In the simplest case, you have a surface for each type of tile, and one for each kind of game object.

Updating the screen is then first drawing all tiles that need to be updated, and then drawing the game object over them at the right position. That is, you always draw everything, even though the tiles never move. The reason is that if the game object moves, the old position needs to display a tile-part. At the new position, you need to show a game object where there was a tile before.

If you want to combine drawing the tile background and the game object by using a single "draw" call, you need a surface that contains both items, with the game object at exactly the right position. Let's assume a game object is always at the center of a tile. Event in that case, this is feasible only if you have a very limited number of background tiles, or you have a very limited number of game object graphics. You make new graphics, one for each combination of background tile and game object (and one for each background tile without a game object). At runtime you decide which combination applies for each tile, and then draw the correct combination. To give you an idea how fast this explodes, if you have 8 game objects, and 4 tile backgrounds, you need 8*4 + 4 = 36 different images, a whole lot more than 8 + 4 = 12 if you draw background tiles and game objects independently.

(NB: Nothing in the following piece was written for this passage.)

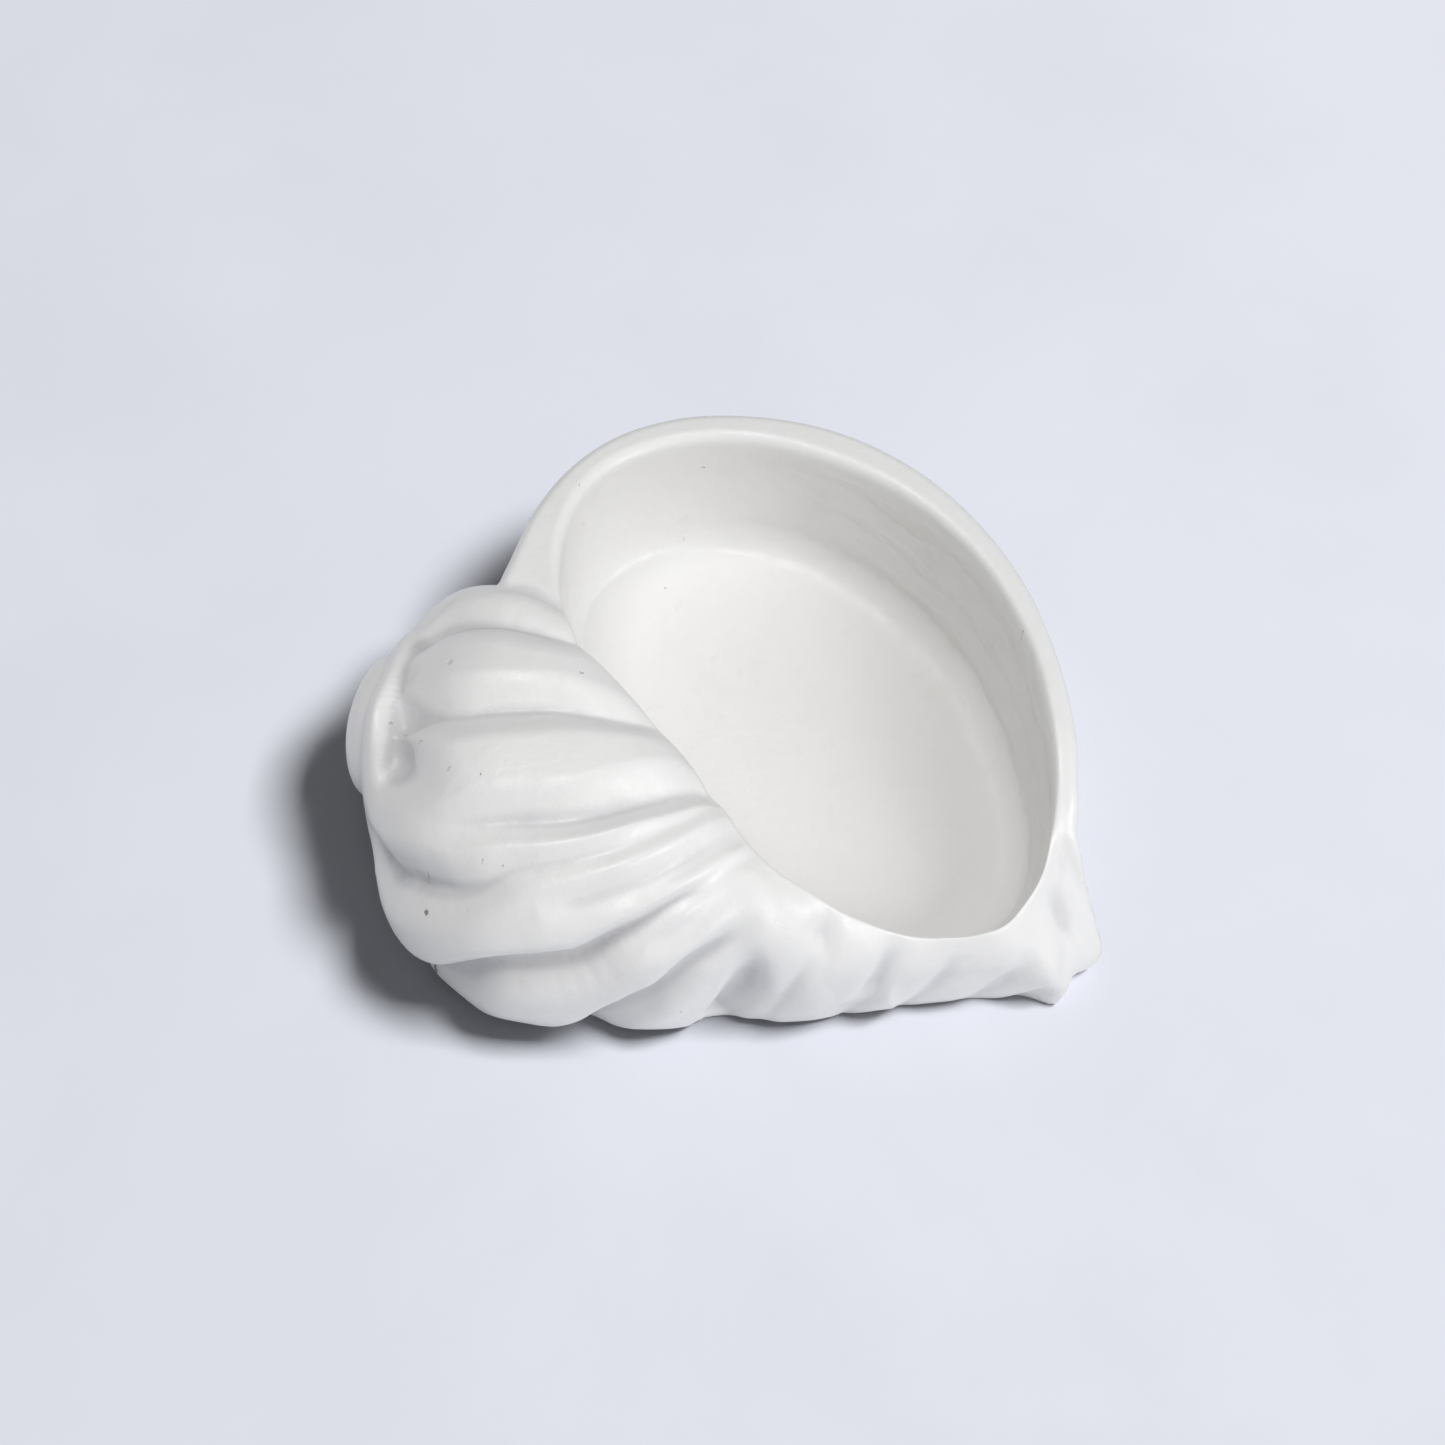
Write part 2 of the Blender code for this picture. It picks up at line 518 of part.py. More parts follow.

When the game object is not always at the center of the tile, but something more to the left and sometimes more to the right, or it has different images (eg one for holding a sword and one for holding a spear), or you can have several game objects at the same tiile (or partly on the tile), Each combination here counts as "new game object" in counting the number of needed images.

As you can see, trying to draw the tile and the game object together in one draw call can make life very complicated.

 

3 hours ago, mrpeed said:

How do I subsurface multiple tiles?

In the simplest case, you don't. Each surface contains a single background tile, and you make a separate draw call for each tile. If your tile background doesn't change, you can consider making one very large background image (composed of some or all tiles), and use that to draw the tile background. (Sort of making a picture containing (part-of or) the entire level in tile backgrounds.) While it's possible (afaik you can create a new surface, and copy existing surfaces into it), I have doubts whether it is useful. You do get fewer draw calls, so it should be faster. On the other hand, you typically only want to draw a small part of the display, and clipping is usually done in rectangles. So if your update does not have a rectangular shape, you either have to split the update (meaning more draw calls), or you update more than you have to.

 

3 hours ago, mrpeed said:

Is Pyglet more difficult than Pygame? Is it just for graphics?

It does seem to do more: https://pyglet.readthedocs.io/en/pyglet-1.2-maintenance/

The big change of course is using OpenGL directly, instead of indirectly. (I don't know what pygame version you use. The 'old' pygame uses SDL, which was created before GPUs were common, so it has no GPU support whatsoever. There are newer pygame versions that use SDL2 (which does know about GPUs, although I don't understand how good the support is). PyGlet (and a few others) don't try to be pygame compatible at all, and just do everything with GPUs (I think). The latter is what pretty much every game does nowadays. Even drawing the entire screen every frame is not a problem there.